The wave itself **does not have a displacement** (although it does cause displacement of the particles of the medium).

The amplitude of a wave is the maximum increase of an oscillating quantity from its equilibrium magnitude. It is equivalent to the maximum displacement $$x_{0}$$ of a single oscillating particle in a mechanical wave.

The amplitude of a longitudinal wave, when expressed graphically as lines on a single axis, is more difficult to determine.

One must **compare the positions of the particles** before the wave arrives (i.e. at equilibrium) and at a particular instant after the wave arrives and then determine the displacement of each particle. The greatest displacement experienced by the particles is the amplitude.

The amplitude $$(A)$$ of a wave is the height of the maximum point (crest) of a wave from the equilibrium position (in between the highest and lowest points).

The amplitude of an ocean wave is the height of a crest of the wave from the undisturbed ocean height (the height of the ocean if there were no waves present).

The wavelength $$(\lambda)$$ of a wave is the distance between two successive maximum or two successive minimum points.

The wavelength of an ocean wave is the distance between two successive crests of the wave.

The **SI unit** of both amplitude and wavelength is the **metre $$(\text{m})$$**. They have the same unit as height, length and distance.

The period of a wave is the time it takes to complete **one full oscillation (up-and-down movement)** at a given point on the wave.

The period of a light wave is the time it takes for the electric field at a fixed point to drop from its maximum value to its minimum value and **return back again**.

The period of a wave on a rope is the time taken for one complete up-and-down movement of the rope.

**All particles** in a mechanical wave have the **same period** $$(T).$$ Every particle takes the same amount of time to go through one full oscillation.

The period is a quantity of time so its **SI unit** is the **second $$(\text{s})$$**.

The frequency of a wave is the number of **oscillations** (up-and-down movements) completed **per unit time** at a particular point on the wave.

The frequency of a wave on a slinky spring is the number of up-and-down movements completed in one second.

The frequency is equivalent to 1 divided by the period (as one wave passes through a point during the period $$T$$): $$$ \begin{align*} \Tred{\text{frequency}}&=\frac{1}{\Tblue{\text{period}}}\\ \Tred{f}&=\frac{1}{\Tblue{T}} \end{align*}$$$

The **SI unit** of frequency is called the **Hertz $$(\text{Hz})$$**. It is equal to $$1 / \text{s}.$$

The period of a water wave is $$\Tblue{10 \us}$$. Its frequency is then $$\frac{\Tred{1}}{\Tred{10}} \Tred{\text{ Hz}= 0.1 \text{ Hz}}.$$

The speed of a wave $$(v)$$ is the speed at which a wave travels between two points.

A wave transfers energy from one point to another and therefore, like a moving object, has a speed.

The **SI unit** of wave speed is **metres per second $$(\text{m/s})$$**.

When lightning strikes, thunder is created.
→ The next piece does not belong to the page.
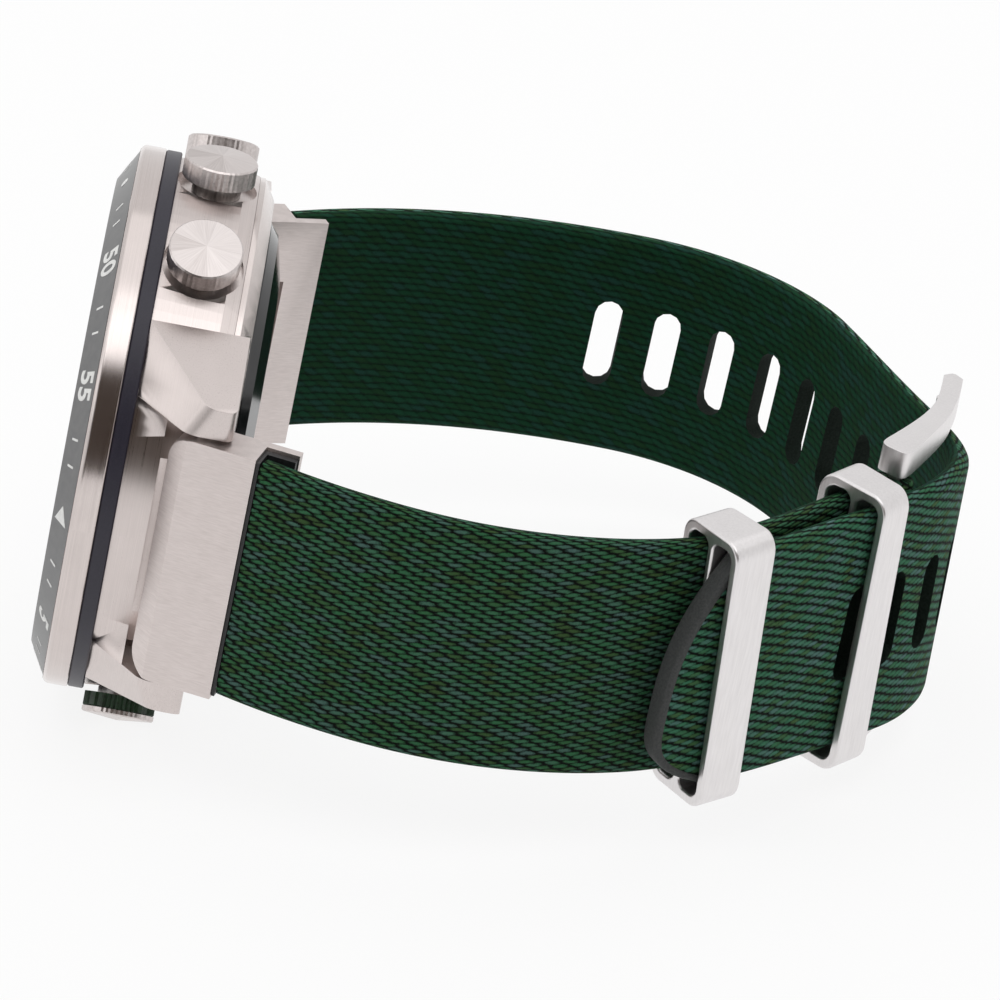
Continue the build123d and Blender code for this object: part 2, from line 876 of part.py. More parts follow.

If you stand $$1000 \um$$ away, you will only hear the noise about $$3 \us$$ later. This is because sound has a speed of $$330 \umps$$ $$$\text{time taken} = \frac{\text{distance}}{\text{speed}} = \frac{1000\text{ m}}{330\text{ m/s}}\approx 3\text{ s}$$$

The speed of a wave depends on the type of wave as well as the medium through which it travels.

Sound waves travel faster in solids than in gases.

Light waves travel faster in a vacuum than in air.

Type of wave | Speed $$(\text{m/s})$$ | Speed $$(\text{km/h})$$ |
---|---|---|

Average speed of an ocean wave | $$20$$ | $$72$$ |

Sound wave in air | $$330$$ | $$1188$$ |

Light wave in a vacuum | $$3\times 10^{8}$$ | $$1.1\times 10^{9}$$ |

The speed of a wave does **not** depend on its amplitude.

The speed of a wave $$(v)$$ is the distance travelled by the wave per second. It is equivalent to the wavelength $$\lambda$$ (the distance travelled by a wave in one period) divided by the period.

As $$\Tblue{\text{frequency}} = \dfrac{1}{\Tviolet{\text{period}}} $$ the wave speed can also be written in terms of the frequency.

$$$\begin{align*} \\ \Tred{\text{speed}} &=\Tblue{\text{frequency}}\times\Torange{\text{wavelength}} \\ \Tred{v} &=\Tblue{f}\Torange{\lambda} \\ \Tred{\text{speed}} &=\dfrac{\Torange{\text{wavelength}}}{\Tviolet{\text{period}}} \\ \Tred{v}&=\dfrac{\Torange{\lambda}}{\Tviolet{T}} \end{align*}$$$